Sunday, February 20, 2005

Extreme Oracle... part 3

In the previous part I described how we use ref cursors for passing data from the Oracle layer into the PHP layer. Unfortuantely ref cursors are resticted to SQL SELECT statements. If you're retriving a set of data that is derived from something that is not clearly expressed as a SQL statement then we can easily find that we are breaking our XP rule of simplicity.
This can be especially true when producing reports:

For complex return sets, build PL/SQL table structures and cast into SQL tables.
From Oracle 9i onwards there is the ability to cast certain PL/SQL table structures into tables and select from them with standard SQL. As an example: given that the function sales_figures_by_day returns a PL/SQL table of data with its structure defined in a globally declared nested table, we can SELECT from this using the statement SELECT * FROM TABLE( sales_figures_by_day() )

By using this we can split our complex SQL statements into smaller, more clearly understood steps.
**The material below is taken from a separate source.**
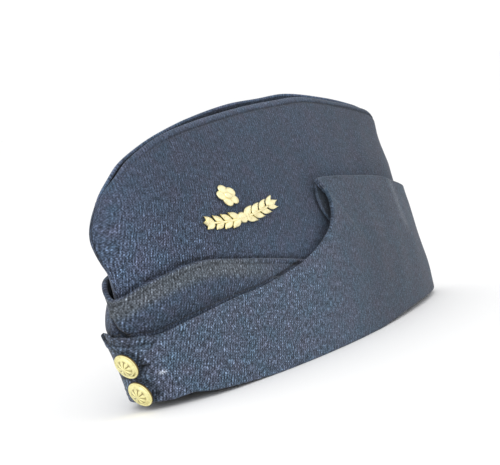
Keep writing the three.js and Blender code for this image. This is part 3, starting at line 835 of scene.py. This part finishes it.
def curtain_hem(side, name, extra):
    """The lower edge, folded in under the crown's foot and up inside it."""
    turns = np.linspace(0.004, 0.996, 200)[:, None]
    low = edge_lift(turns) + HEM_FOLD / 2
    out = stand_off(turns, 0 * turns) + extra(turns) + CURTAIN_CLOTH * 0.6
    inside = -(CROWN_CLOTH + CLEARANCE + HEM_FOLD / 2)
    bend = 1.2
    inward = np.linspace(0, 1, 12)[None, :]
    angle = np.linspace(0, np.pi / 2, 6)[None, 1:]
    rising = np.linspace(0, 1, 8)[None, 1:]
    off = np.concatenate([
        lerp(out, inside + bend, inward),
        inside + bend - bend * np.sin(angle) + 0 * turns,
        inside + 0 * rising + 0 * turns,
    ], 1)
    height = np.concatenate([
        low + 0 * inward,
        low + bend - bend * np.cos(angle),
        lerp(low + bend, low - HEM_FOLD / 2 + HEM_RISE, rising),
    ], 1)
    return sheet(name, around(side, turns, height, off), np.array([0, 0, -1.0]), HEM_FOLD)


def left_over(at):
    """How much further out the left flap stands at the front, where it lies over the right one."""
    under = reach_turn(UNDERLAP_REACH)
    return OVERLAP * (1 - smooth(at, 1.15 * under, 1.9 * under))


def right_over(at):
    return 0 * at


def flap_turns(reach):
    """Turns along a flap, from its end past the middle of the front to the rear."""
    past = 1 - edged(16, reach, CURTAIN_CLOTH / 2)[:-5]
    return np.concatenate([-reach_turn(reach) * past, np.linspace(0.003, 1, 230)])[:, None]


def left_curtain():
    """The left flap, with the buttoned end."""
    return curtain_wall(1, "curtain_left_cloth", flap_turns(TAB_REACH), left_over,
                        0, TAB_RISE, TAB_FLARE / 2, TAB_ROUNDING, tab_marks)


def right_curtain():
    """The right flap, whose end lies under the left one."""
    return curtain_wall(-1, "curtain_right_cloth", flap_turns(UNDERLAP_REACH), right_over,
                        HEM_FOLD + CLEARANCE, -UNDERLAP_DROP, 0, 0, no_marks)


def flap_facing(side, name):
    """The flap's inner layer, whose edge shows in the gap between the flap and the crown."""
    heights = np.linspace(62, 88, 44)[None, :]
    steps = edged(8, 9, 0.6, 3)[:, None]
    edge = 0.53 + 0.012 * smooth(heights, 76, 62) + 0.008 * smooth(heights, 80, 88)
    turns = edge + 0.03 * steps
    middle, outward = stood_off(side, turns, heights, CLEARANCE + 1.2 + 1.2 * steps)
    # Painted shade on the layer past its edge, where it lies deeper in the gap.
    dark = 0.65 * smooth(run_along(middle, 0), 0.5, 1.6)
    return sheet(name, middle, outward, FACING_CLOTH, weave(turns, heights), dark=dark)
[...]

Each step adds data to, or transforms data in our PL/SQL table structure. We can unit test each of these steps in isolation. Once we have completed building our PL/SQL table we can retrieve the results using SQL. Since we can use SQL to SELECT from the PL/SQL table we can use a ref cursor to pass this SELECT statement back to the PHP layer. The PHP layer is not aware that the PL/SQL table ever existed.

For complex return sets, build in 'global temporary table' structures and SELECT from them instead.
From Oracle 8i onwards we can create temporary tables which store data only for the current session, hiding it from all other sessions and cleaning up either when the current session or transaction ends. In all other respects we treat the global temporary table as if it was a standard SQL table. We can build complex result sets in a similar way as with our PL/SQL tables and return the data to the PHP layer by selecting from the resulting temporary table.

Again, the task is split into smaller, clearer chunks of work and the result is a more clearly understood series of actions.

Whilst the temporary table option requires less work, I personally favour the PL/SQL table option for returning complex datasets. Since the global temporary table is dealt with in exactly the same way as a SQL table it is unclear when reading the code that the resulting data is not permanent. It has the potential to cause confusion. Whilst the PL/SQL table method does take a little more work it is obvious from the form of the code that a result set is being created.

Before returning complex result sets, remind yourself what you're hiding from the PHP layer
Whilst we hide the physical structure from the PHP layer, the logical structure is still very much the responsibility of the system as a whole.
By 'physical structure' I mean that fact that, say, products and sales are kept in seperate tables within the database. By 'logical structure' I mean that a sale must relate to a particular product as it makes no sense to have a sale without one.
If you find that you are writing a lot of functions that return complex return data, then there may be cause to take a step back. Ask yourself, would it be inappropriate for the PHP layer to call several distinct database functions to retrieve data and then build the more complex structures itself. Is the stucture you are attempting to hide a physical one, or a logical one? Is the fact that you need to return a complex structure pointing to a problem with the PHP object model, or the underlying database physical model?